Copy all records verbatim.

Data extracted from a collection
_____

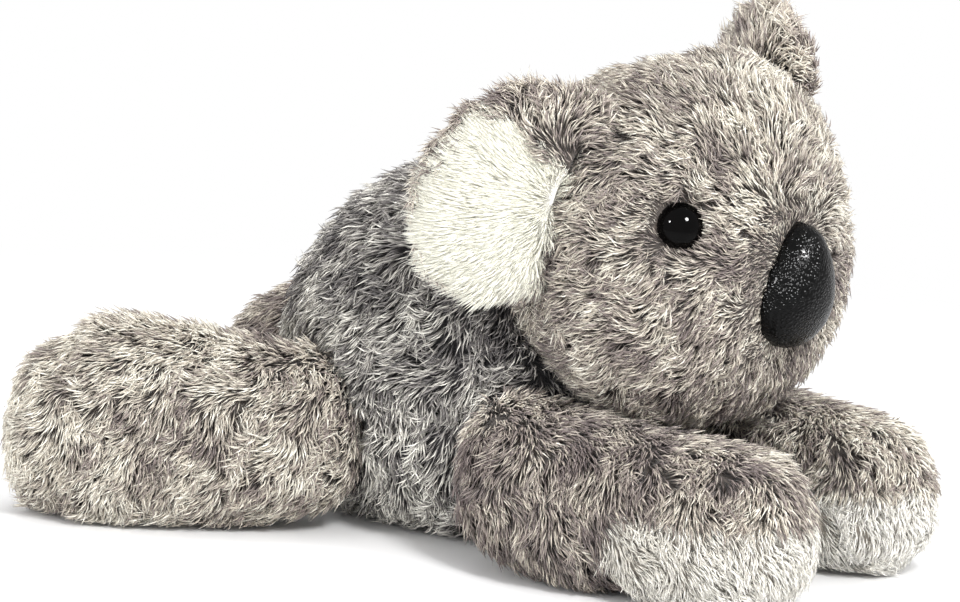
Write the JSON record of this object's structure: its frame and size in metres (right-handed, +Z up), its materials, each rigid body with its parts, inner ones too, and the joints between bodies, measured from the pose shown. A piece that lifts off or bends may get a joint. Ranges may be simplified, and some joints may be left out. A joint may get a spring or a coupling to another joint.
{
  "type": "plush koala",
  "caption": "Plush koala lying on its belly, with long shaggy fur, white-fronted ears, safety eyes, a moulded nose and limbs that swing at their seams.",
  "frame": {"origin": "on the floor, below the middle of the box round the whole toy", "axes": "+Z up, +X the animal's left side, -Y the way its body faces; it lies belly down along Y"},
  "size_m": [0.14, 0.2012, 0.1283],
  "materials": {
    "grey_fur": "grey-taupe shaggy long pile with cream tips",
    "back_fur": "darker blue-grey shaggy long pile",
    "white_fur": "white silky long pile",
    "palm_fur": "pale cream pile",
    "fibrefill": "loose white polyester fibre",
    "pellet_cloth": "plain woven cloth over pellets",
    "eye": "polished black",
    "nose": "black, finely grained, satin",
    "washer": "plain off-white"
  },
  "bodies": {
    "torso": {"torso_back_panel": "back_fur", "torso_belly_panel": "grey_fur", "torso_filling": "fibrefill", "torso_pellet_bag": "pellet_cloth"},
    "neck": {"neck_stuffing": "fibrefill"},
    "head": {"head_back_panel": "grey_fur", "face_left_panel": "grey_fur", "face_right_panel": "grey_fur", "head_filling": "fibrefill", "nose": "nose", "nose_washer": "washer", "eye_left": "eye", "eye_left_washer": "washer", "eye_right": "eye", "eye_right_washer": "washer"},
    "ear_left": {"ear_left_front_panel": "white_fur", "ear_left_back_panel": "grey_fur"},
    "ear_right": {"ear_right_front_panel": "white_fur", "ear_right_back_panel": "grey_fur"},
    "arm_left": {"arm_left_upper_panel": "grey_fur", "arm_left_under_panel": "grey_fur", "arm_left_palm_panel": "palm_fur", "arm_left_filling": "fibrefill", "arm_left_pellet_bag": "pellet_cloth"},
    "arm_right": {"arm_right_upper_panel": "grey_fur", "arm_right_under_panel": "grey_fur", "arm_right_palm_panel": "palm_fur", "arm_right_filling": "fibrefill", "arm_right_pellet_bag": "pellet_cloth"},
    "leg_left": {"leg_left_upper_panel": "grey_fur", "leg_left_under_panel": "grey_fur", "leg_left_sole_panel": "palm_fur", "leg_left_filling": "fibrefill", "leg_left_pellet_bag": "pellet_cloth"},
    "leg_right": {"leg_right_upper_panel": "grey_fur", "leg_right_under_panel": "grey_fur", "leg_right_sole_panel": "palm_fur", "leg_right_filling": "fibrefill", "leg_right_pellet_bag": "pellet_cloth"}
  },
  "joints": [
    {"name": "neck_turn", "type": "hinge", "parent": "torso", "child": "neck", "pos_m": [0.0156, -0.02836, 0.0495], "axis": [0, 0, 1], "range_deg": [-9, 27]},
    {"name": "head_nod", "type": "hinge", "parent": "neck", "child": "head", "pos_m": [0.0156, -0.02836, 0.0495], "axis": [-0.9877, 0.1564, 0], "range_deg": [0, 12]},
    {"name": "ear_left_fold", "type": "hinge", "parent": "head", "child": "ear_left", "pos_m": [0.04455, -0.05198, 0.10559], "axis": [-0.2524, -0.1822, 0.9503], "range_deg": [-20, 20], "stiffness_Nm_per_rad": 0.05},
    {"name": "ear_right_fold", "type": "hinge", "parent": "head", "child": "ear_right", "pos_m": [-0.02665, -0.03707, 0.09074], "axis": [-0.0719, 0.1934, -0.9785], "range_deg": [-20, 20], "stiffness_Nm_per_rad": 0.05},
    {"name": "arm_left_spread", "type": "hinge", "parent": "torso", "child": "arm_left", "pos_m": [0.0516, -0.02926, 0.023], "axis": [0, 0, 1], "range_deg": [0, 40]},
    {"name": "arm_right_spread", "type": "hinge", "parent": "torso", "child": "arm_right", "pos_m": [-0.0204, -0.02926, 0.023], "axis": [0, 0, -1], "range_deg": [0, 40]},
    {"name": "leg_left_spread", "type": "hinge", "parent": "torso", "child": "leg_left", "pos_m": [0.0526, 0.03274, 0.025], "axis": [0, 0, -1], "range_deg": [-2, 54]},
    {"name": "leg_right_spread", "type": "hinge", "parent": "torso", "child": "leg_right", "pos_m": [-0.0214, 0.03274, 0.025], "axis": [0, 0, 1], "range_deg": [-40, 16]}
  ]
}
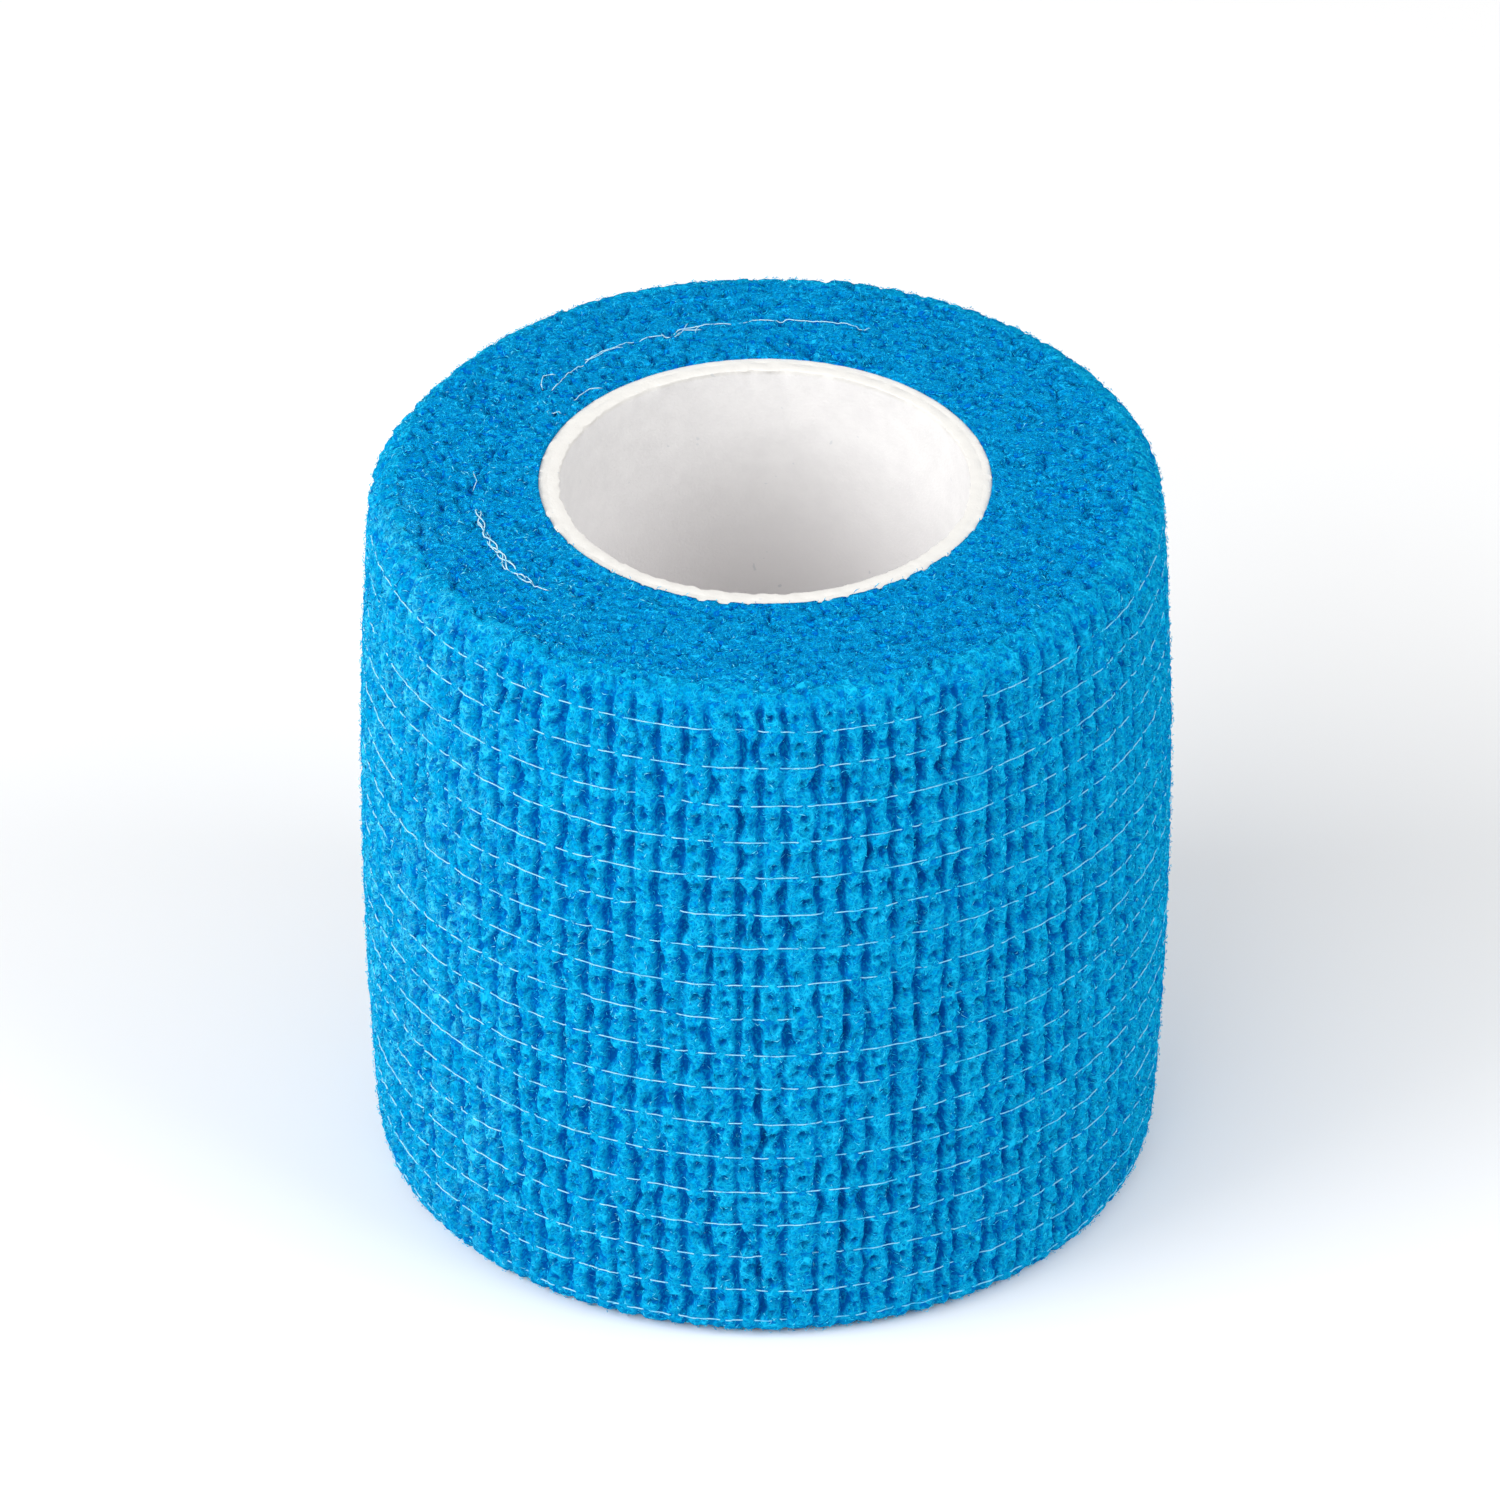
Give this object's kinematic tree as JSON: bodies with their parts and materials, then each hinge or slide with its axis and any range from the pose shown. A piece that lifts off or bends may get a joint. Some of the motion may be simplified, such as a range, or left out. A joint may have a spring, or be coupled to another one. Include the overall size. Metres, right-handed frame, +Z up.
{
  "type": "cohesive bandage roll",
  "caption": "Crinkled elastic bandage wound in a short roll on an open paperboard core, standing on its end.",
  "frame": {"origin": "middle of the foot, the flat end face that the roll stands on, on the core's axis", "axes": "+Z up along the core's axis; the cut outer end of the bandage is on the +Y side, 80 degrees round from +X"},
  "size_m": [0.0527, 0.0526, 0.0503],
  "materials": {
    "crepe_bandage": "matt, fuzzy non-woven crepe with fine white elastic threads",
    "paperboard": "matt white paperboard"
  },
  "bodies": {
    "root": {"bandage_roll": "crepe_bandage", "core_tube": "paperboard"}
  },
  "joints": []
}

_____

§ ANSWER FOR THE TASK
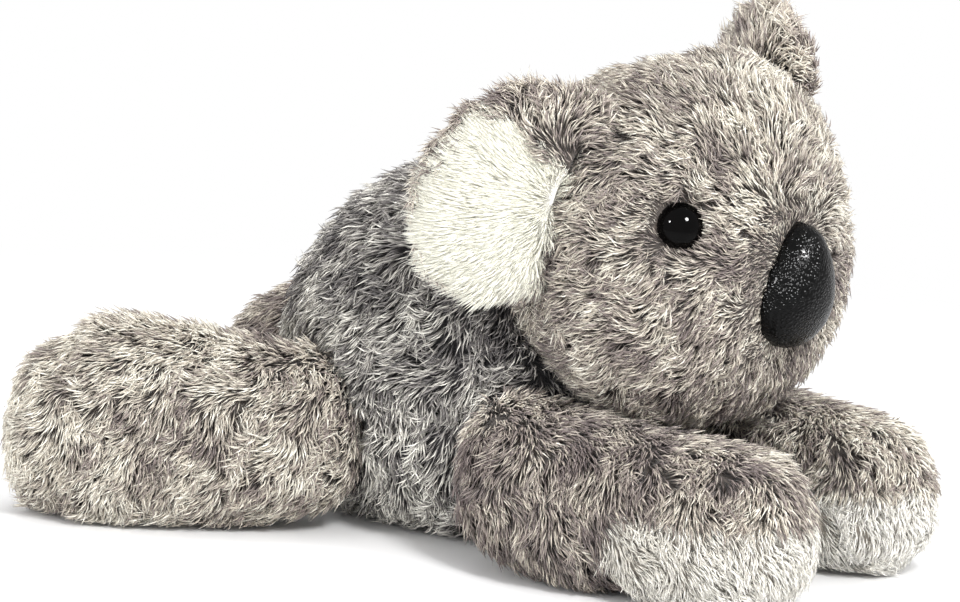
Write the JSON record of this object's structure: its frame and size in metres (right-handed, +Z up), its materials, each rigid body with its parts, inner ones too, and the joints between bodies, measured from the pose shown. A piece that lifts off or bends may get a joint. Ranges may be simplified, and some joints may be left out. A joint may get a spring or a coupling to another joint.
{
  "type": "plush koala",
  "caption": "Plush koala lying on its belly, with long shaggy fur, white-fronted ears, safety eyes, a moulded nose and limbs that swing at their seams.",
  "frame": {"origin": "on the floor, below the middle of the box round the whole toy", "axes": "+Z up, +X the animal's left side, -Y the way its body faces; it lies belly down along Y"},
  "size_m": [0.14, 0.2012, 0.1283],
  "materials": {
    "grey_fur": "grey-taupe shaggy long pile with cream tips",
    "back_fur": "darker blue-grey shaggy long pile",
    "white_fur": "white silky long pile",
    "palm_fur": "pale cream pile",
    "fibrefill": "loose white polyester fibre",
    "pellet_cloth": "plain woven cloth over pellets",
    "eye": "polished black",
    "nose": "black, finely grained, satin",
    "washer": "plain off-white"
  },
  "bodies": {
    "torso": {"torso_back_panel": "back_fur", "torso_belly_panel": "grey_fur", "torso_filling": "fibrefill", "torso_pellet_bag": "pellet_cloth"},
    "neck": {"neck_stuffing": "fibrefill"},
    "head": {"head_back_panel": "grey_fur", "face_left_panel": "grey_fur", "face_right_panel": "grey_fur", "head_filling": "fibrefill", "nose": "nose", "nose_washer": "washer", "eye_left": "eye", "eye_left_washer": "washer", "eye_right": "eye", "eye_right_washer": "washer"},
    "ear_left": {"ear_left_front_panel": "white_fur", "ear_left_back_panel": "grey_fur"},
    "ear_right": {"ear_right_front_panel": "white_fur", "ear_right_back_panel": "grey_fur"},
    "arm_left": {"arm_left_upper_panel": "grey_fur", "arm_left_under_panel": "grey_fur", "arm_left_palm_panel": "palm_fur", "arm_left_filling": "fibrefill", "arm_left_pellet_bag": "pellet_cloth"},
    "arm_right": {"arm_right_upper_panel": "grey_fur", "arm_right_under_panel": "grey_fur", "arm_right_palm_panel": "palm_fur", "arm_right_filling": "fibrefill", "arm_right_pellet_bag": "pellet_cloth"},
    "leg_left": {"leg_left_upper_panel": "grey_fur", "leg_left_under_panel": "grey_fur", "leg_left_sole_panel": "palm_fur", "leg_left_filling": "fibrefill", "leg_left_pellet_bag": "pellet_cloth"},
    "leg_right": {"leg_right_upper_panel": "grey_fur", "leg_right_under_panel": "grey_fur", "leg_right_sole_panel": "palm_fur", "leg_right_filling": "fibrefill", "leg_right_pellet_bag": "pellet_cloth"}
  },
  "joints": [
    {"name": "neck_turn", "type": "hinge", "parent": "torso", "child": "neck", "pos_m": [0.0156, -0.02836, 0.0495], "axis": [0, 0, 1], "range_deg": [-9, 27]},
    {"name": "head_nod", "type": "hinge", "parent": "neck", "child": "head", "pos_m": [0.0156, -0.02836, 0.0495], "axis": [-0.9877, 0.1564, 0], "range_deg": [0, 12]},
    {"name": "ear_left_fold", "type": "hinge", "parent": "head", "child": "ear_left", "pos_m": [0.04455, -0.05198, 0.10559], "axis": [-0.2524, -0.1822, 0.9503], "range_deg": [-20, 20], "stiffness_Nm_per_rad": 0.05},
    {"name": "ear_right_fold", "type": "hinge", "parent": "head", "child": "ear_right", "pos_m": [-0.02665, -0.03707, 0.09074], "axis": [-0.0719, 0.1934, -0.9785], "range_deg": [-20, 20], "stiffness_Nm_per_rad": 0.05},
    {"name": "arm_left_spread", "type": "hinge", "parent": "torso", "child": "arm_left", "pos_m": [0.0516, -0.02926, 0.023], "axis": [0, 0, 1], "range_deg": [0, 40]},
    {"name": "arm_right_spread", "type": "hinge", "parent": "torso", "child": "arm_right", "pos_m": [-0.0204, -0.02926, 0.023], "axis": [0, 0, -1], "range_deg": [0, 40]},
    {"name": "leg_left_spread", "type": "hinge", "parent": "torso", "child": "leg_left", "pos_m": [0.0526, 0.03274, 0.025], "axis": [0, 0, -1], "range_deg": [-2, 54]},
    {"name": "leg_right_spread", "type": "hinge", "parent": "torso", "child": "leg_right", "pos_m": [-0.0214, 0.03274, 0.025], "axis": [0, 0, 1], "range_deg": [-40, 16]}
  ]
}
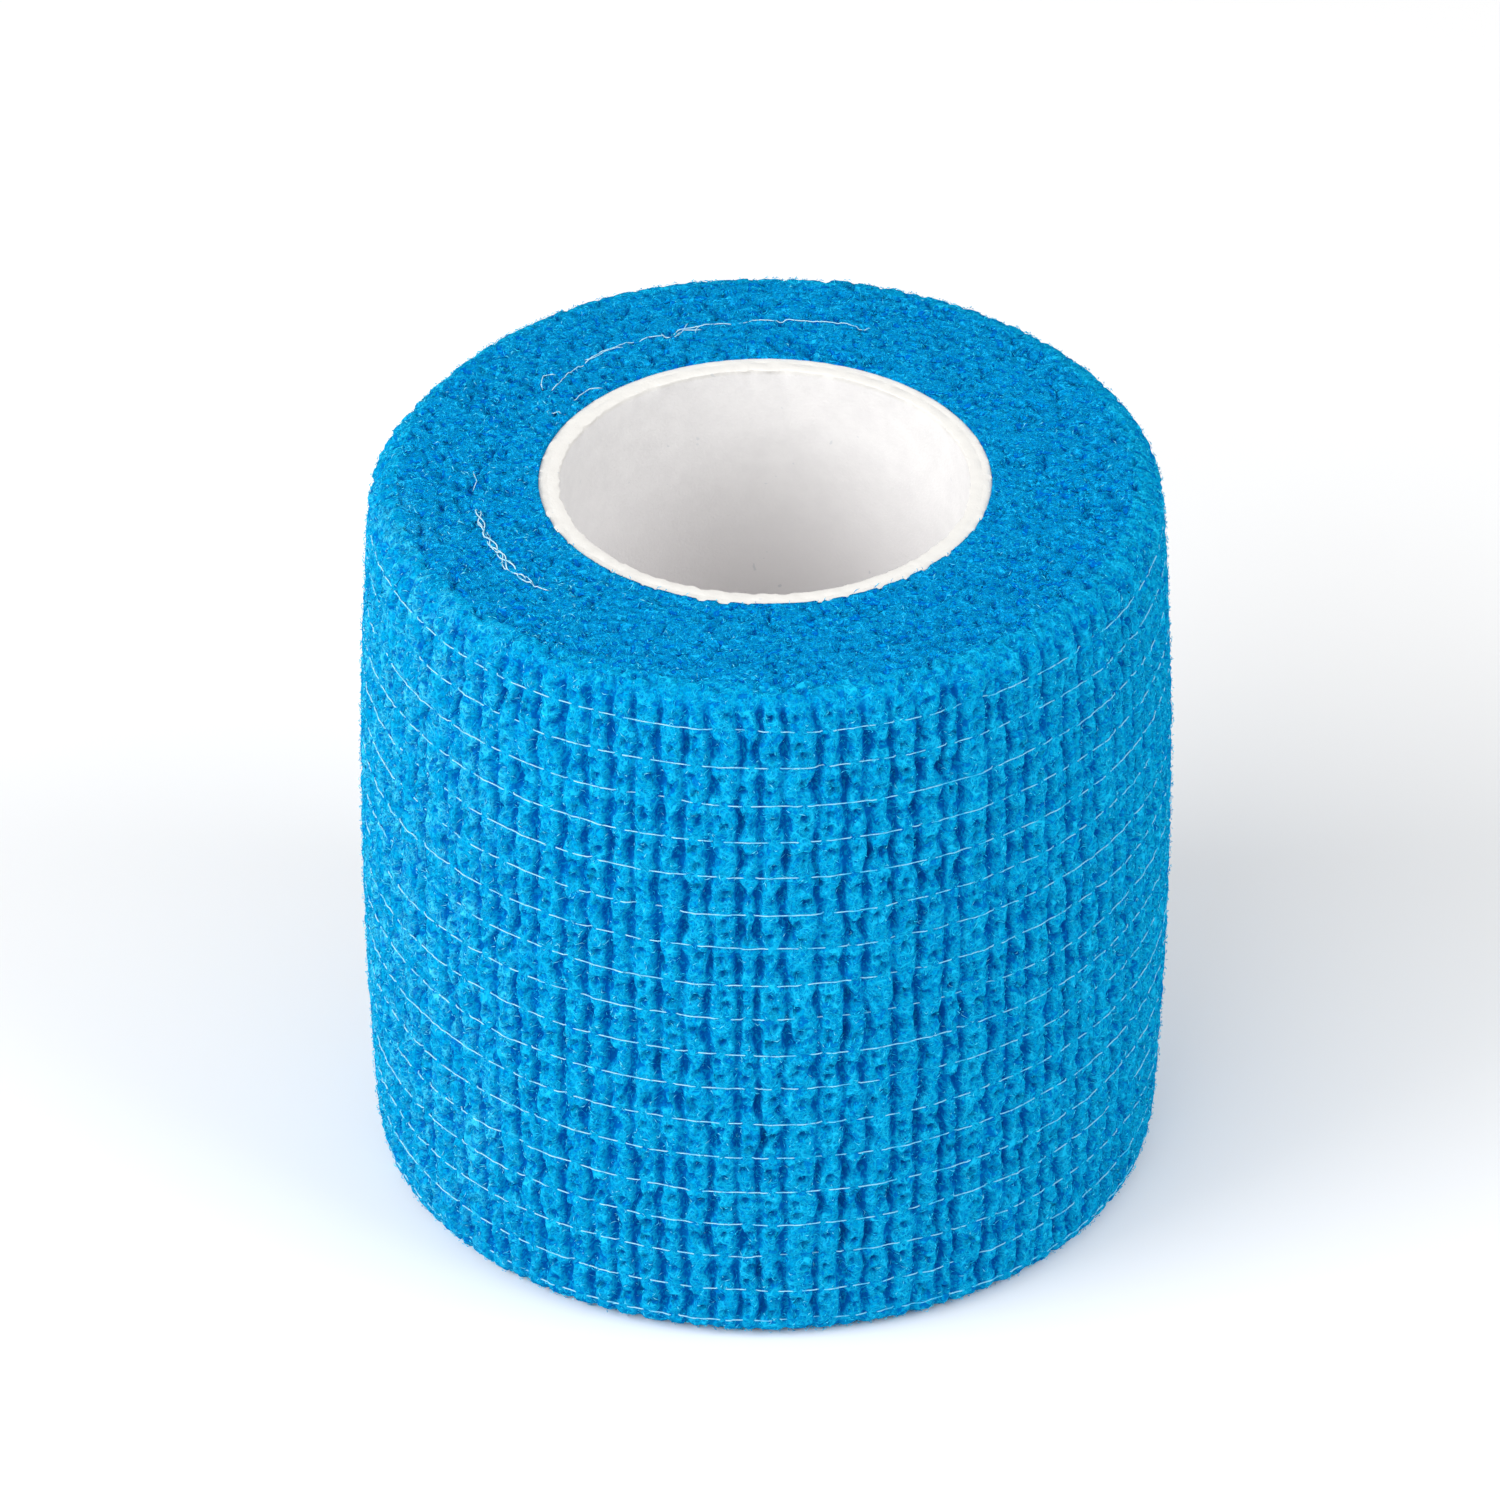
Give this object's kinematic tree as JSON: bodies with their parts and materials, then each hinge or slide with its axis and any range from the pose shown. A piece that lifts off or bends may get a joint. Some of the motion may be simplified, such as a range, or left out. A joint may have a spring, or be coupled to another one. Include the overall size. Metres, right-handed frame, +Z up.
{
  "type": "cohesive bandage roll",
  "caption": "Crinkled elastic bandage wound in a short roll on an open paperboard core, standing on its end.",
  "frame": {"origin": "middle of the foot, the flat end face that the roll stands on, on the core's axis", "axes": "+Z up along the core's axis; the cut outer end of the bandage is on the +Y side, 80 degrees round from +X"},
  "size_m": [0.0527, 0.0526, 0.0503],
  "materials": {
    "crepe_bandage": "matt, fuzzy non-woven crepe with fine white elastic threads",
    "paperboard": "matt white paperboard"
  },
  "bodies": {
    "root": {"bandage_roll": "crepe_bandage", "core_tube": "paperboard"}
  },
  "joints": []
}